Updated: Mar 30
If you decide to move back to the US after living abroad, you may have bank accounts, investments, and pensions registered abroad as well as in the US. You may also own real estate abroad. Before moving back to the US, you’ll need to think about whether it’s in your best interest to close your foreign accounts and move your assets to the US, taking into account tax implications and currency conversion costs.
In this article, you’ll learn about:
• Should you liquidate your foreign investments and pensions?
• Tax considerations for returning Americans
• Currency considerations for returning Americans
• Moving back to the US checklist
Should you liquidate your foreign investments and pensions?
Many returning Americans wonder whether they should liquidate their foreign investments and pensions when they move back to the States. While having financial accounts and assets overseas means still FBAR and FATCA forms, it can sometimes still be in your best interest to leave them abroad after you move back.

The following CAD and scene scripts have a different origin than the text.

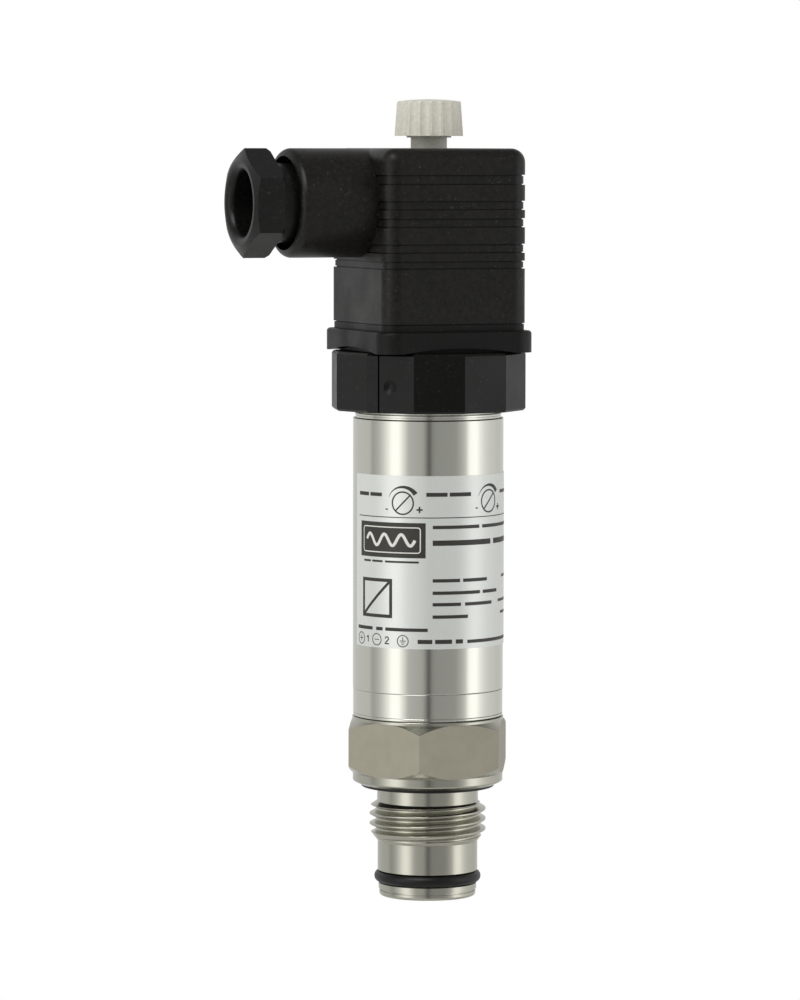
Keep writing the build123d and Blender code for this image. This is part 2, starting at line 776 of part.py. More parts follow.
terminal_block = block(block_side, block_side, block_z, block_top_z)
terminal_block = fillet(terminal_block.edges().filter_by(Axis.Z), plug_corner / 2)
pocket = Pos(contact_x, 0, 0) * block(
    contact_t + 2 * weld_gap, contact_w + 2 * weld_gap, block_z, contact_top_z
)
head_room = Pos(terminal_screw_circle, 0, 0) * disc(
    terminal_head_r + ring_gap, contact_top_z, block_top_z
)
for turn in (0, 90, 180, 270):
    terminal_block -= Rot(0, 0, turn) * (pocket + head_room)
terminal_block -= disc(block_hole_r, block_z, block_top_z)
export_step(terminal_block, "parts/terminal_block.step")

quarter_turns = (0, 90, 180, 270)
receptacle_clips = Compound(children=[Rot(0, 0, turn) * clip for turn in quarter_turns])
export_step(receptacle_clips, "parts/receptacle_clips.step")

terminal_screws = Compound(children=[Rot(0, 0, turn) * terminal_screw for turn in quarter_turns])
export_step(terminal_screws, "parts/terminal_screws.step")

# Central screw with its seal and the fluted knob moulded on its head
stem_low_z = plug_top_z - stem_sink
knob_z = plug_top_z + stem_rise
central_screw = disc(screw_r, plug_z - screw_tip_reach, knob_z)
central_screw += disc(screw_core_r, knob_z, knob_z + screw_core_h)
export_step(central_screw, "parts/central_screw.step")

screw_seal = tube_of(stem_r + ring_gap, seal_bore_r, screw_bore_z, screw_bore_z + seal_h)
export_step(screw_seal, "parts/screw_seal.step")

knob_body_z = knob_z + knob_step_h
knob_top_z = knob_body_z + knob_h
knob = turned([
    (0, stem_low_z),
    (stem_r, stem_low_z),
    (stem_r, knob_z),
    (knob_step_r, knob_z),
    (knob_step_r, knob_body_z),
    (knob_low_r, knob_body_z),
    (knob_top_r, knob_top_z - knob_chamfer),
    (knob_top_r - knob_chamfer, knob_top_z + knob_dome),
    (0, knob_top_z + knob_dome),
])
dome_r = (knob_top_r**2 + knob_dome**2) / (2 * knob_dome)
knob = knob & (Pos(0, 0, knob_top_z + knob_dome - dome_r) * Sphere(dome_r))
flute_lean = (knob_low_r - knob_top_r) / knob_h
flute = Cylinder(flute_r, 2 * knob_h)
flute = Rot(0, -degrees(flute_lean), 0) * flute
flute_x = (knob_low_r + knob_top_r) / 2 + flute_r - flute_depth
flute = Pos(flute_x, 0, knob_body_z + knob_h / 2) * flute
flute = flute & block(4 * knob_low_r, 4 * flute_r, knob_body_z, knob_top_z + knob_dome)
for i in range(flute_count):
    knob -= Rot(0, 0, i * 360 / flute_count) * flute
knob -= disc(screw_core_r, knob_z, knob_z + screw_core_h)
knob -= disc(screw_r, stem_low_z, knob_z)
export_step(knob, "parts/knob.step")

# Cable gland: hexagonal nut, pressure washer and rubber grommet
nut_back_x = boss_reach + nut_gap
nut_ridge_end_x = nut_back_x + nut_ridge
nut_face_x = nut_ridge_end_x + nut_nose
nut_corner_r = nut_af / 3**0.5
nut_plane = Plane(origin=(-nut_back_x, 0, gland_z), x_dir=(0, 1, 0), z_dir=(-1, 0, 0))
nut_hex = nut_plane * extrude(
    RegularPolygon(nut_af / 2, 6, major_radius=False, rotation=90 + nut_turn), nut_ridge + nut_nose
)
nut_outline = Polyline(
    (0, 0),
    (nut_corner_r - nut_chamfer_back, 0),
    (nut_corner_r, nut_chamfer_back),
    (nut_corner_r, nut_ridge),
    (nut_face_r, nut_ridge + nut_nose),
    (0, nut_ridge + nut_nose),
    close=True,
)
nut_envelope = revolve(Plane.XZ * make_face(nut_outline), Axis.Z, 360)
gland_nut = nut_hex & (nut_plane * nut_envelope)
nut_shank_r = boss_bore_r - turn_gap
nut_neck_x = boss_reach - nut_neck_sink
gland_nut += along_gland(nut_shank_r, nut_shank_end_x, nut_neck_x)
gland_nut += along_gland(nut_shank_r - nut_neck_step, nut_neck_x, nut_back_x)
gland_nut -= along_gland(nut_bore_r, nut_shank_end_x, nut_face_x)
bore_rims = gland_nut.edges().filter_by(lambda e: abs(e.bounding_box().size.Z - 2 * nut_bore_r) < 0.01)
gland_nut = fillet(bore_rims.filter_by(GeomType.CIRCLE).sort_by(Axis.X)[0], nut_mouth)
export_step(gland_nut, "parts/gland_nut.step")

washer_far_x = nut_shank_end_x - seat_gap
washer_near_x = washer_far_x - washer_t
gland_washer = along_gland(nut_shank_r, washer_near_x, washer_far_x)
gland_washer -= along_gland(nut_bore_r, washer_near_x, washer_far_x)
export_step(gland_washer, "parts/gland_washer.step")

grommet_r = boss_bore_r - ring_gap
gland_grommet = along_gland(grommet_r, boss_step_x, washer_near_x)
gland_grommet -= along_gland(grommet_bore_r, boss_step_x, washer_near_x)
export_step(gland_grommet, "parts/gland_grommet.step")
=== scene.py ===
# %% [markdown]
# # A pressure transmitter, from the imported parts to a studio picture
# The real object is a turned stainless steel body with a thin foil label, a square polyamide
# plug and a cable gland. The solids already have their true shapes, so most pieces keep them
# and only get a finish here. Two things are made in this file: the pipe thread, which is too
# fine for the solids, and the print on the label.

# %% Load the frame
import bmesh
import bpy
import json
from math import ceil, cos, pi, radians, sin
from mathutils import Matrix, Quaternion, Vector


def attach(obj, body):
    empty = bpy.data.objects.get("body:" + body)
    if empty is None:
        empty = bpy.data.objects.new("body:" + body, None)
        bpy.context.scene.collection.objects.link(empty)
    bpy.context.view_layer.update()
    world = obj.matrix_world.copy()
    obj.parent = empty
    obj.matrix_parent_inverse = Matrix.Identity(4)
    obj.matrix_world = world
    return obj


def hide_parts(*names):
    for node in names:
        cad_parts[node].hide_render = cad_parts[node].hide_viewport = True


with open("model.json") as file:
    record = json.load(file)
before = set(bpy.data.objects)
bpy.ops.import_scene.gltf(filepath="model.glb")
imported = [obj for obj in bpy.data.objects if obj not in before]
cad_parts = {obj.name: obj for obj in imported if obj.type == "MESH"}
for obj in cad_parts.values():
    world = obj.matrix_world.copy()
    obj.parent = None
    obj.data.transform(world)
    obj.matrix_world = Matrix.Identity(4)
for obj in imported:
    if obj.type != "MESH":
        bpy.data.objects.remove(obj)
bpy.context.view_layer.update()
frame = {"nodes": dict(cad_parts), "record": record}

MM = 0.001

# %% [markdown]
# ## Colour and nodes
# Hex colours are easy to read off a colour chart, but shading needs linear light, so one
# function turns one into the other. One more adds a node with its settings and its links, and
# three short ones start a material, mix two colours and add the main shader. With these, each
# material below reads as a short list of what the surface really has.

# %% Helpers for materials
def linear(code):
    """A hex colour as linear red, green, blue and alpha."""
    parts = [int(code[i:i + 2], 16) / 255 for i in (0, 2, 4)]
    return [c / 12.92 if c <= 0.04045 else ((c + 0.055) / 1.055) ** 2.4 for c in parts] + [1]


def node(tree, kind, settings=None, **links):
    """Add a node. Links and values go to the inputs of the same name, with _ for a space.

    An input whose name is used twice is given by its place, as in i6.
    """
    made = tree.nodes.new(kind)
    for name, value in (settings or {}).items():
        setattr(made, name, value)
    for name, value in links.items():
        key = int(name[1:]) if name[0] == "i" and name[1:].isdigit() else name.replace("_", " ")
        if isinstance(value, bpy.types.NodeSocket):
            tree.links.new(value, made.inputs[key])
        else:
            made.inputs[key].default_value = value
    return made


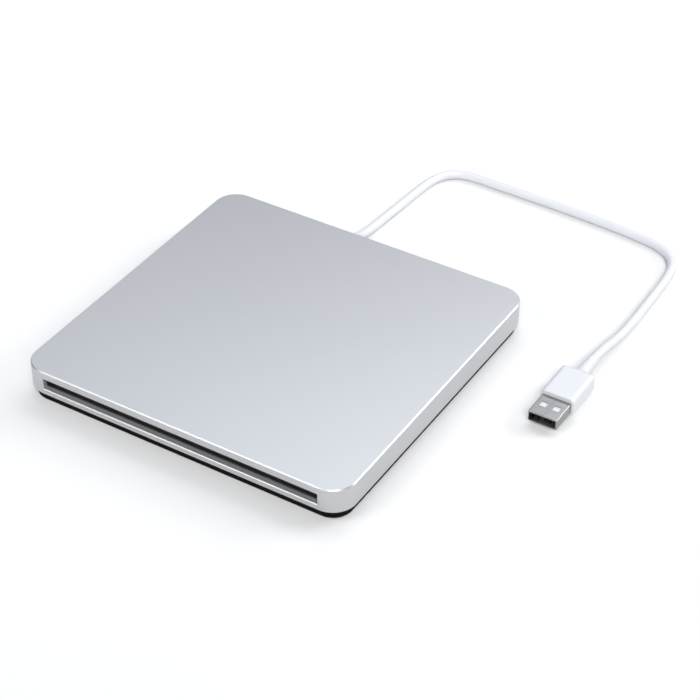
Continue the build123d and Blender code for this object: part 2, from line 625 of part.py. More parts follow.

For example, you may wish to continue periodically spending time in the country where you’ve been living, or return to live there in the future, in which case retaining property, bank and investment accounts could make sense. Or, it may be that you want to avoid paying capital gains tax in the foreign country by liquidating all your foreign investments at once, and so decide to sell them slowly over a number of years to make use of an annual exemption. Or, you may feel that because the dollar is strong at the moment, it’s not a good time to sell foreign assets and buy US assets, and so instead choose to wait a few years until the dollar weakens.
An important factor when deciding whether to transfer foreign pensions to the US is whether there’s a US tax treaty with the country where you’ve been living that allows you to transfer foreign pensions into US pension plans without losing the tax advantages.
Some expats returning to live in the US on the other hand are motivated by the idea of keeping everything tidy and consolidating their pensions and investments in one place.
There is no ‘one size fits all’ answer to this question, and what is best for you will depend on your circumstances.
Tax considerations for returning Americans
As you’re no doubt aware, the US requires all US citizens to file US taxes, even while living abroad.
There are also other US reporting requirements for US citizens living abroad relating to owning foreign-registered financial accounts and assets.
While most Americans living abroad don’t pay any US taxes because they claim either the US Foreign Tax Credit or the Foreign Earned Income Exclusion when they file, it’s important to ensure you’re up to date with your US filing and reporting before you move back to the States to avoid unexpected penalties and fines for missed filing.
Another significant tax question when moving back to the US is whether you’ll be liable to pay any additional tax if you liquidate assets and transfer them back to the US.
The answer to this depends on the tax rules in the country where you’ve been living and the value of the assets you sell.
From a US perspective, capital gains on assets sold that were owned for less than a year is considered income and taxed along with your other income at standard rates.
Gains on the sales of assets that were owned more that a year are taxed at 15%, or 20% over a certain value.
Note that if you sell your primary home, there’s a $250,000 US capital gains tax exemption if you’re a single filer (or married filing separately), or $500,000 if you file jointly.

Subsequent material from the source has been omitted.